ABC plans to put new and additional resources toward the administration and marketing of the peer group programs, which are offered for all of ABC’s different industry subsectors, Huber said, noting the groups should all be seeing a significant revamp.

“We started the process just in the past few months, but it’s been a big undertaking over the last year after our previous chairman set up a taskforce to look at how to improve the program,” Huber said. “Right now, we’re working on the backlog of interested members.”

When Oosting learned of the program about 10 years ago, he said it took four years for him to get matched with the right group.

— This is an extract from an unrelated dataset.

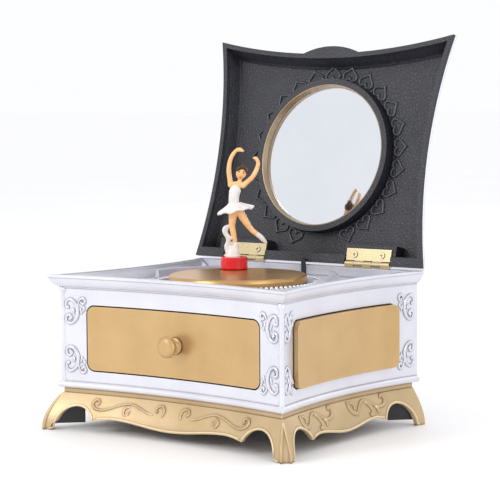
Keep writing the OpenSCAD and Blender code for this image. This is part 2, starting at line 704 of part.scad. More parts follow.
// Winding arbor: it goes down through the bed and the bottom plate to the key.
module winding_arbor() {
    color(steel) translate([barrel_x, barrel_y, 0]) {
        translate([0, 0, 11]) cylinder(r = 2, h = 16.4, $fn = 48);
        translate([0, 0, 27.1]) cylinder(r = 2.5, h = 11.4, $fn = 48);
    }
}
module winding_key() {
    color(brass) translate([barrel_x, barrel_y, 0]) difference() {
        union() {
            translate([0, 0, 10]) cylinder(r = 3.4, h = 8.4, $fn = 48);
            along_y(-0.8, 0.8) {
                for (s = [-1, 1]) translate([s * 6.2, 7]) difference() {
                    circle(r = 4.6, $fn = 48);
                    circle(r = 2.1, $fn = 32);
                }
                translate([-3.4, 4.4]) square([6.8, 6]);
            }
        }
        translate([0, 0, 11]) cylinder(r = 2.02, h = 8, $fn = 48);
    }
}

// Output spindle: its pinion meshes with the barrel, and it carries the drive gear under the stage.
module output_spindle() {
    color(steel) translate([0, drive_y, 0]) {
        translate([0, 0, bed_z + 1]) cylinder(r = 1.5, h = gear_z + gear_t - bed_z - 0.9, $fn = 48);
        translate([0, 0, drum_z + 0.2]) rotate([0, 0, barrel_angle + 180]) linear_extrude(2)
            gear_2d(barrel_module, pinion_teeth, 0.5);
    }
}
module drive_gear() {
    color(nylon) translate([0, drive_y, gear_z]) difference() {
        union() {
            rotate([0, 0, -90]) linear_extrude(gear_t) gear_2d(stage_module, stage_teeth, 0.5);
            translate([0, 0, -3]) cylinder(r = 4, h = 3 + eps, $fn = 48);
        }
        translate([0, 0, -4]) cylinder(r = 1.5, h = gear_t + 8, $fn = 48);
    }
}

// Cylinder: it lies across the bed on two brackets, with rows of pins that pluck the comb.
pin_rows = 18;
pin_step = 1.15;
comb_x = 3.4;
comb_w = 22;
comb_y = cyl_y - cyl_r - 0.75;
wheel_x = 26.2;
crown_pinion_x = -7.6;
brake_teeth = 10;
wheel_teeth = 30;
brake_gap = sqrt(pow(brake_y - cyl_y, 2) + pow(brake_z - cyl_z, 2));
brake_m = 2 * brake_gap / (brake_teeth + wheel_teeth);
brake_angle = atan2(brake_y - cyl_y, cyl_z - brake_z);
module cylinder_brackets() {
    color(zinc) difference() {
        union() {
            translate([0.6, cyl_y - 0.5, bed_z + bed_t]) cube([1.6, 5.5, cyl_z - bed_z - bed_t]);
            translate([0.6, cyl_y, cyl_z]) rotate([0, 90, 0]) cylinder(r = 3.2, h = 1.6, $fn = 48);
            translate([28.6, cyl_y - 4, bed_z + bed_t]) cube([1.6, 8, cyl_z - bed_z - bed_t]);
            translate([28.6, cyl_y, cyl_z]) rotate([0, 90, 0]) cylinder(r = 4, h = 1.6, $fn = 48);
            for (x = [12.4, 28.6]) translate([x, brake_y - 3, bed_z + bed_t])
                cube([1.6, 6, brake_z + 3 - bed_z - bed_t]);
        }
        translate([0, cyl_y, cyl_z]) rotate([0, 90, 0]) cylinder(r = 1.05, h = 34, $fn = 48);
        translate([10, brake_y, brake_z]) rotate([0, 90, 0]) cylinder(r = 0.85, h = 24, $fn = 48);
    }
}
module music_cylinder() {
    color(brass) translate([0, cyl_y, cyl_z]) rotate([0, 90, 0]) {
        translate([0, 0, comb_x - 0.4]) cylinder(r = cyl_r - 0.45, h = comb_w, $fn = round_fn);
        translate([0, 0, crown_pinion_x]) cylinder(r = 1, h = 38, $fn = 32);
        for (i = [0:pin_rows - 1], k = [0:2])
            rotate([0, 0, (i * 137 + k * 120) % 360]) translate([cyl_r - 0.8, 0, comb_x + 1.1 + i * pin_step])
                rotate([0, 90, 0]) cylinder(r = 0.2, h = 0.9, $fn = 16);
    }
}
// At one end of the cylinder's arbor a pinion rides on the drum's crown. At the other a wheel drives
// the brake.
module cylinder_gear() {
    color(brass) translate([0, cyl_y, cyl_z]) rotate([0, 90, 0]) difference() {
        union() {
            translate([0, 0, wheel_x]) linear_extrude(1.6) rotate(brake_angle) gear_2d(brake_m, wheel_teeth);
            translate([0, 0, crown_pinion_x]) linear_extrude(1.8) gear_2d(pinion_m, 12);
        }
        translate([0, 0, -9]) cylinder(r = 1, h = 40, $fn = 32);
    }
}
// The air brake spins fast and keeps the tune slow.
module air_brake() {
    color(nylon) translate([0, brake_y, brake_z]) rotate([0, 90, 0]) {
        translate([0, 0, 12.6]) cylinder(r = 0.8, h = 17.4, $fn = 32);
        translate([0, 0, wheel_x - 0.2]) linear_extrude(2) rotate(brake_angle + 180)
            gear_2d(brake_m, brake_teeth, 0.5);
        for (a = [0, 180]) rotate([0, 0, a]) translate([0.4, -0.3, 15]) cube([4.2, 0.6, 9]);
    }
}

// Tone comb: a steel plate with eighteen teeth, screwed to a block.
comb_z = cyl_z - 0.5;
module tone_comb() {
    color(steel) difference() {
        translate([comb_x, 15, comb_z]) cube([comb_w, comb_y - 15, 1]);
        for (i = [0:pin_rows]) translate([comb_x + 0.525 + i * pin_step - 0.14, 22, comb_z - 1])
            cube([0.28, 20, 3]);
        for (x = [7, 14.4, 21.8]) translate([x, 18, comb_z - 1]) cylinder(r = 1.1, h = 3, $fn = 24);
    }
}
module comb_block() {
    color(zinc) difference() {
        translate([comb_x, 15, bed_z + bed_t]) cube([comb_w, 6.5, comb_z - bed_z - bed_t]);
        for (x = [7, 14.4, 21.8]) translate([x, 18, comb_z - 7]) cylinder(r = 1, h = 8, $fn = 24);
    }
}
module comb_screws() {
    color(brass) for (x = [7, 14.4, 21.8]) translate([x, 18, 0]) mirror([0, 0, 1])
        screw(-comb_z - 1, 2, 1.2, 3.8, 5.6);
}

// Stage drive: a gear and an arm turn on a fixed axle and carry the magnet under the disc.
axle_r = 1.5;
module stage_axle() {
    color(steel) translate([0, stage_y, gear_z - 1.6]) cylinder(r = axle_r, h = 76 - gear_z + 1.6, $fn = 48);
}
module axle_clip() {
    color(steel) translate([0, stage_y, gear_z - 1.2]) difference() {
        cylinder(r = 3.2, h = 0.8, $fn = 48);
        translate([0, 0, -1]) cylinder(r = axle_r, h = 3, $fn = 48);
    }
}
module rotor_gear() {
    color(nylon) translate([0, stage_y, gear_z]) difference() {
        rotate([0, 0, 90]) linear_extrude(gear_t) gear_2d(stage_module, stage_teeth);
        translate([0, 0, -1]) cylinder(r = axle_r + 0.05, h = gear_t + 2, $fn = 48);
    }
}
arm_angle = atan2(dancer_y - stage_y, dancer_x);
arm_z = gear_z + gear_t + 1.2;
module magnet_arm() {
    color(nylon) translate([0, stage_y, arm_z]) rotate([0, 0, arm_angle]) difference() {
        union() {
            translate([0, 0, -1.2]) cylinder(r = 4.6, h = 3.2, $fn = 48);
            translate([0, -3, 0]) cube([orbit_r, 6, 1.6]);
            translate([orbit_r, 0, 0]) cylinder(r = 4.9, h = 3.6, $fn = 48);
        }
        translate([0, 0, -2]) cylinder(r = axle_r + 0.05, h = 9, $fn = 48);
        translate([orbit_r, 0, 1]) cylinder(r = 4, h = 4, $fn = 48);
    }
}
module drive_magnet() {
    color(steel) translate([0, stage_y, arm_z + 1]) rotate([0, 0, arm_angle]) translate([orbit_r, 0, 0])
        cylinder(r = 4, h = 3, $fn = 48);
}

// Dancer: a red base with a ball magnet inside, and a slim figure that faces the front right.
ball_r = 2.4;
ball_z = dancer_z + 3;
module dancer_magnet() {
    color(steel) translate([dancer_x, dancer_y, ball_z]) sphere(r = ball_r, $fn = 48);
}
module dancer_base() {
    color("red") translate([dancer_x, dancer_y, dancer_z]) difference() {
        rotate_extrude($fn = 64) polygon([[0, 0], [puck_d / 2 - 0.4, 0], [puck_d / 2, 0.4],
            [puck_d / 2, puck_h - 0.5], [puck_d / 2 - 0.5, puck_h], [0, puck_h]]);
        translate([0, 0, ball_z - dancer_z]) sphere(r = ball_r + 0.1, $fn = 48);
    }
}
// Joins two round ends of a limb, each given as [across, out, up, radius].
module limb(a, b) {
    hull() {
        translate([a[0], a[1], a[2]]) sphere(r = a[3], $fn = 20);
        translate([b[0], b[1], b[2]]) sphere(r = b[3], $fn = 20);
    }
}
module chain(points) {
    for (i = [0:len(points) - 2]) limb(points[i], points[i + 1]);
}
module dancer_figure() {
    color(nylon) translate([dancer_x, dancer_y, dancer_z + puck_h]) rotate([0, 0, dancer_turn]) {
        translate([-0.8, 0, 0]) cylinder(r = 3.6, h = 1.2, $fn = 32);
        chain([[0.6, 0, 1.4, 1.3], [0.6, 0, 7, 1.25], [-0.9, 0, 16, 1.8], [-0.6, 0, 24, 2.3]]);
        chain([[-3.2, 0, 1.2, 0.8], [-3.6, 0, 9, 0.9], [-5.4, 0, 15, 0.8], [-4.2, 0, 23.4, 0.8]]);
        chain([[3.6, 0, 23.6, 2.3], [8.8, 0, 15.4, 1.7], [13.8, 0, 10.9, 1.3], [16.9, 0, 7.8, 0.8]]);
        translate([0.8, 0, 22.8]) rotate([0, -8, 0]) scale([1, 0.68, 1])
            cylinder(r1 = 9, r2 = 3.4, h = 5.4, $fn = 40);
        chain([[0.1, 0, 27.6, 2.8], [0.3, 0, 33.6, 2.7], [2, 0, 37.4, 2.8], [3.3, 0, 40.6, 1.2],
            [4, 0, 44.2, 2.9]]);
        chain([[-1.4, 0, 38.2, 1.4], [-2.9, 0, 47.3, 1.1], [-1.5, 0, 52.2, 1], [1.4, 0, 55.5, 0.9],
            [4.7, 0, 55.1, 0.8]]);
        chain([[5.2, 0, 37.8, 1.4], [10.5, 0, 42.3, 1.2], [13.4, 0, 49, 1], [11.3, 0, 51.4, 0.8]]);
    }
}

case_shell();
top_tray();
stage_disc();
base_skirt();
bottom_plate();
side_panel_left();
side_panel_right();
drawer_front();
drawer_tray();
drawer_knob();
knob_screw();
drawer_runner_left();
drawer_runner_right();
lid_cover();
lid_liner();
mirror_bezel();
lid_mirror();
lid_leaf_left();
lid_leaf_right();
case_leaf_left();
case_leaf_right();
hinge_pin_left();
hinge_pin_right();
hinge_lid_screws();
hinge_case_screws();
case_screws();
stop_pin();
stop_spring();
stop_bracket();
movement_bed();
movement_screws();
spring_barrel();
mainspring();
winding_arbor();
winding_key();
output_spindle();
drive_gear();
cylinder_brackets();
music_cylinder();
cylinder_gear();
tone_comb();
comb_block();
comb_screws();
air_brake();
stage_axle();
axle_clip();
rotor_gear();
magnet_arm();
drive_magnet();
dancer_magnet();
dancer_base();
dancer_figure();
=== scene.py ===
"""Looks of the ballerina jewellery box. Lengths are in millimetres until the mesh is made."""
import math

import bmesh
import bpy
import numpy as np
from mathutils import Matrix, Vector, noise


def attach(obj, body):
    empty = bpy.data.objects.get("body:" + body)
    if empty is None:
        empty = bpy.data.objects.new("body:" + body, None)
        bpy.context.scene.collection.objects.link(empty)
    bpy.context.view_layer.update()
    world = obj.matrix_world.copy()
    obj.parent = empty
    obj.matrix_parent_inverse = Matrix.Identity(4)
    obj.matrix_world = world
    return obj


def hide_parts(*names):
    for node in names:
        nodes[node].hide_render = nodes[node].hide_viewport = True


MM = 0.001

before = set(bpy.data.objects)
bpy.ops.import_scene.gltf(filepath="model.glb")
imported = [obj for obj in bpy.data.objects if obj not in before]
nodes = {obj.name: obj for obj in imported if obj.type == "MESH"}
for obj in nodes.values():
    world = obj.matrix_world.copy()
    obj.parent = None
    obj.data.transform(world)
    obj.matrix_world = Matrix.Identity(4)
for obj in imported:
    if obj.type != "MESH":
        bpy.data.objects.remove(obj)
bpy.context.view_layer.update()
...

“That was typical in the past as we didn’t have the resources for the program that we do now,” Huber said. “But it’s also a personality thing.”

With limited resources and not enough administrative staff, ABC took its time to find members that would mesh together, she said. Since the goal is to put members from different markets together, there is always a lot of lag time in finding a group with an open slot and going through the interview process, Huber added.

There are currently about 100 members in the organization’s various contractor peer groups, she said.

“These types of relationships through the peer group are really important and there are certainly benefits to the sharing of best practices,” said Norm Brady, president of the ABC West Michigan chapter. “If you don’t have these relationships, you might not recognize when something is askew or has been for a long time in your business.”

The program can help firms cut costs and find new sources of revenue, he said.

“It’s not uncommon for problems to arise when firms are married up that can lead to unforeseen expenses and litigation,” Brady said. “There really has to be a lot of trust, and having these peer groups makes that easier to do.”